## Given task:
Repeat exactly the lines from the start of the records below through the line that contains "LAID = WALL", including both.

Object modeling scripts
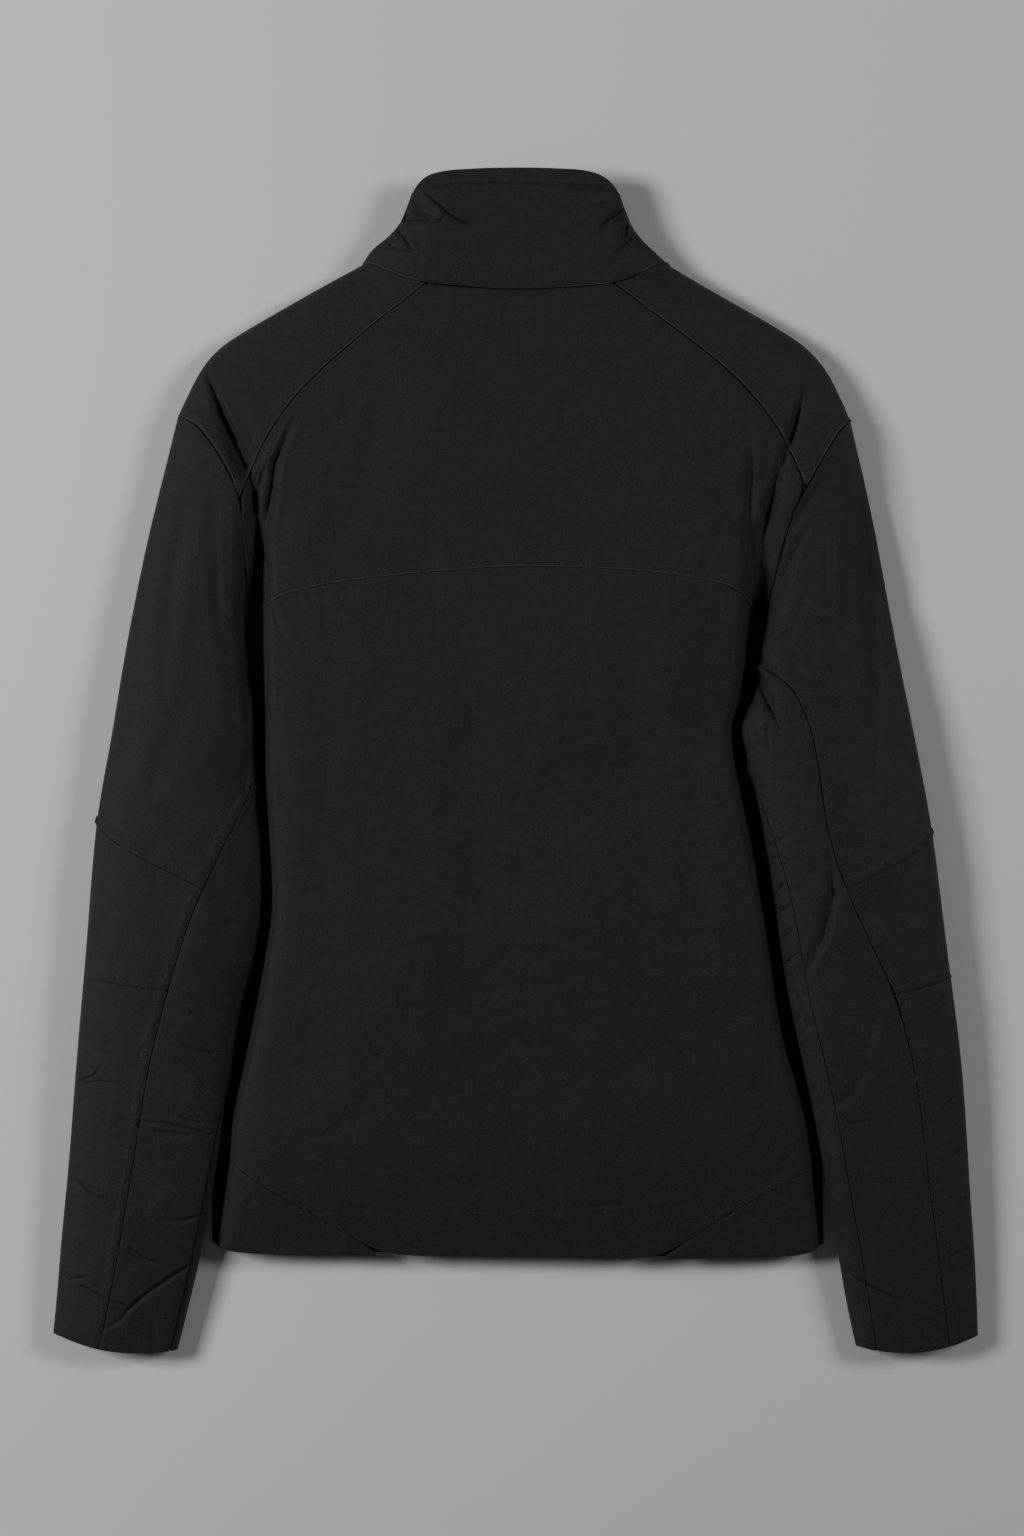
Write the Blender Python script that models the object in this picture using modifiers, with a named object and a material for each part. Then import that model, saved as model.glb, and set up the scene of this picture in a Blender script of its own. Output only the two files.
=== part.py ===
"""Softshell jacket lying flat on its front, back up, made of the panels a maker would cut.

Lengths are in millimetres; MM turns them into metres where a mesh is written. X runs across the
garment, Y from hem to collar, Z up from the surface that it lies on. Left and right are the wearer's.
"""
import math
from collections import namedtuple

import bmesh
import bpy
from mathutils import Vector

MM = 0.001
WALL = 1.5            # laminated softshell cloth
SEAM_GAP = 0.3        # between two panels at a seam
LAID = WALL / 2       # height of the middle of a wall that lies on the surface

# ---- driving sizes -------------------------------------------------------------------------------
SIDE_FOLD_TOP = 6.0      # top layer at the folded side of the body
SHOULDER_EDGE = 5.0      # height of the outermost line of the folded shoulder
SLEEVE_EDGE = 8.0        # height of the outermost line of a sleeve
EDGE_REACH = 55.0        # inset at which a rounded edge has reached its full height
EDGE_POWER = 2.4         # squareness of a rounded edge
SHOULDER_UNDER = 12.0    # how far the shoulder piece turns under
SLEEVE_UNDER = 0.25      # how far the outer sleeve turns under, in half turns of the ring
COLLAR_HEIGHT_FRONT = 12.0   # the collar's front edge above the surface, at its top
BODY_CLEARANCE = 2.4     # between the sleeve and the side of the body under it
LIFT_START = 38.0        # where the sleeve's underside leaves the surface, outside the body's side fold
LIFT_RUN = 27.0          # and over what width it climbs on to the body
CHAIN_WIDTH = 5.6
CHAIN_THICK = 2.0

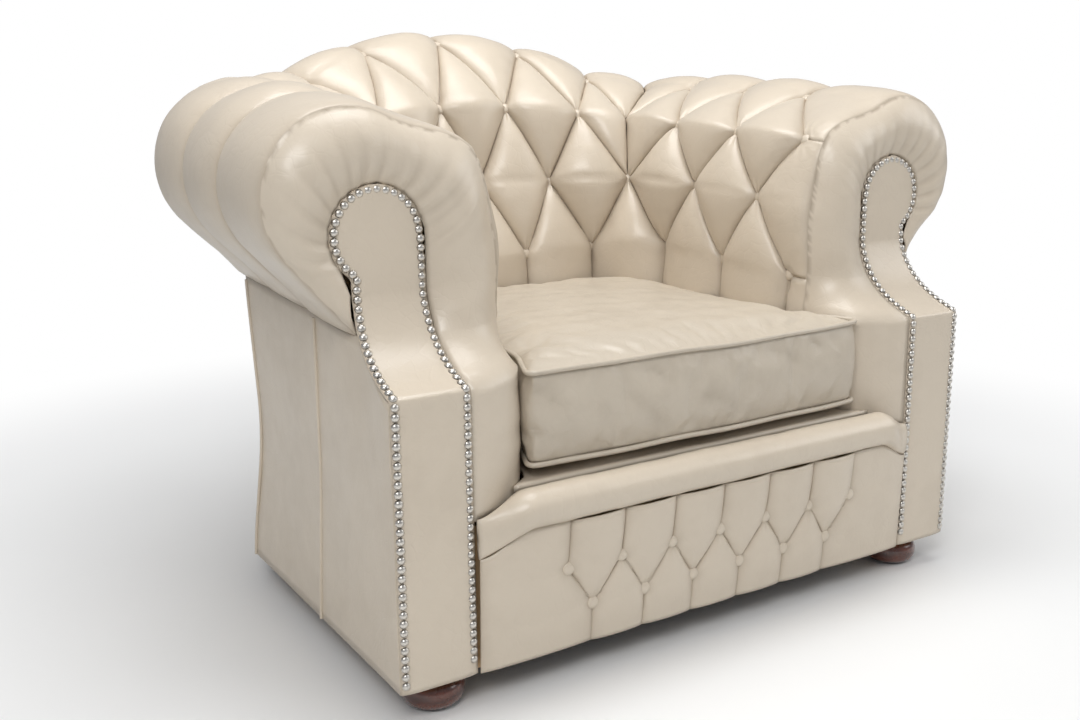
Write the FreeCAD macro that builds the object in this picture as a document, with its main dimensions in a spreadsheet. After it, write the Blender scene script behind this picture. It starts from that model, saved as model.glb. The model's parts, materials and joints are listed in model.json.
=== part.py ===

## Problem solution:
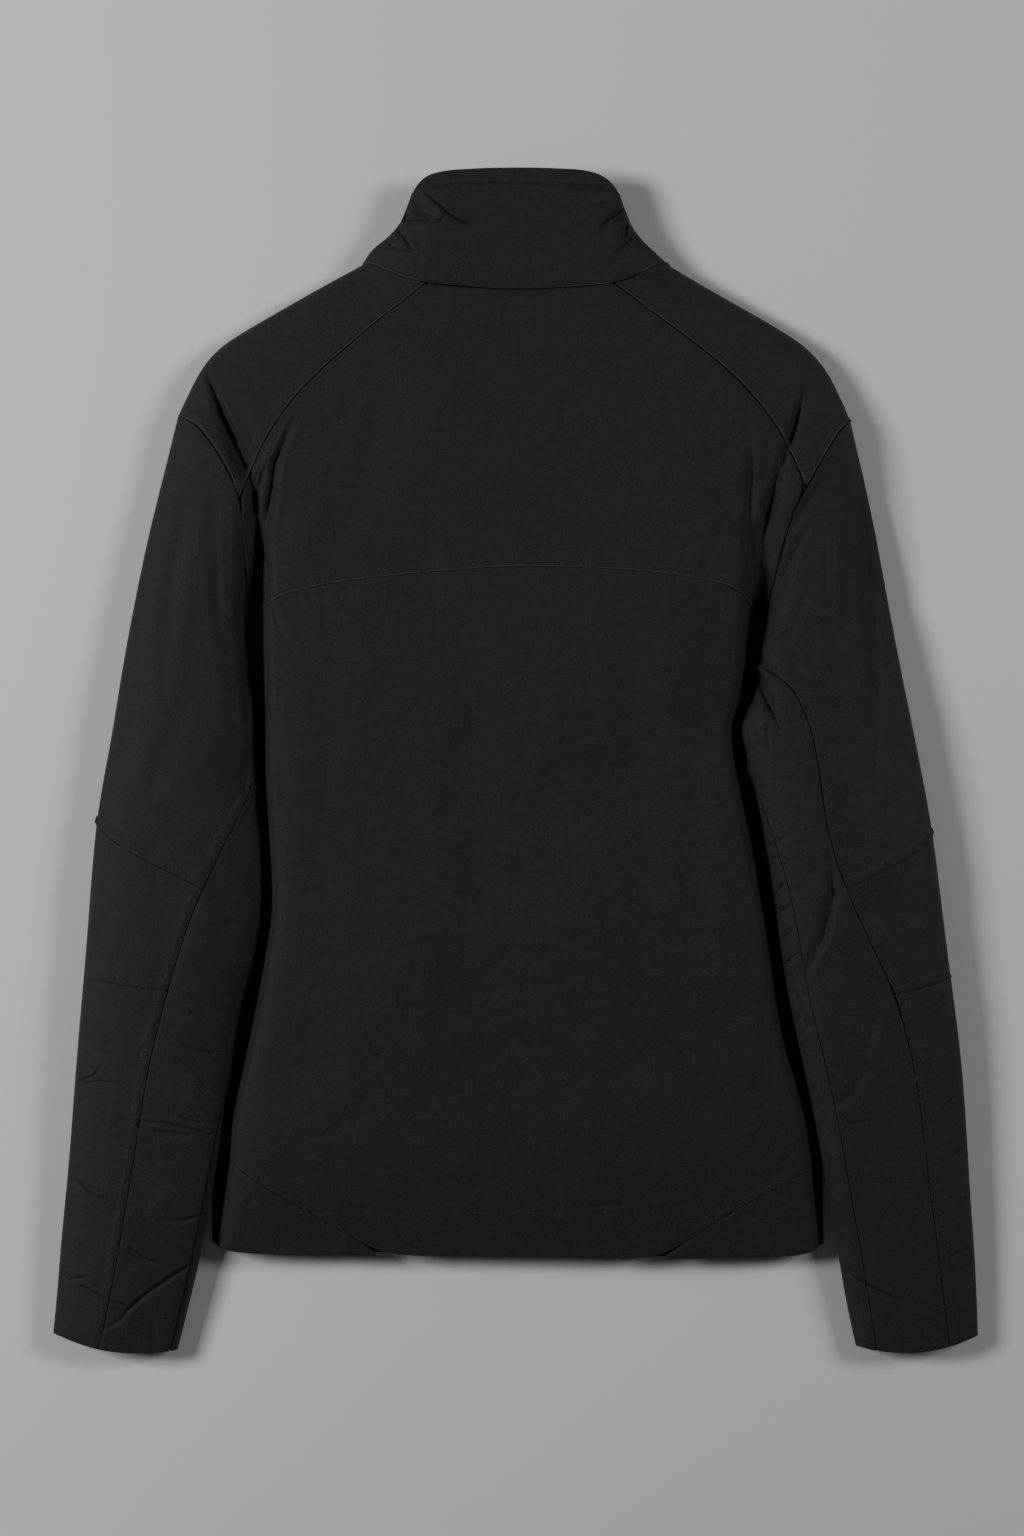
Write the Blender Python script that models the object in this picture using modifiers, with a named object and a material for each part. Then import that model, saved as model.glb, and set up the scene of this picture in a Blender script of its own. Output only the two files.
=== part.py ===
"""Softshell jacket lying flat on its front, back up, made of the panels a maker would cut.

Lengths are in millimetres; MM turns them into metres where a mesh is written. X runs across the
garment, Y from hem to collar, Z up from the surface that it lies on. Left and right are the wearer's.
"""
import math
from collections import namedtuple

import bmesh
import bpy
from mathutils import Vector

MM = 0.001
WALL = 1.5            # laminated softshell cloth
SEAM_GAP = 0.3        # between two panels at a seam
LAID = WALL / 2       # height of the middle of a wall that lies on the surface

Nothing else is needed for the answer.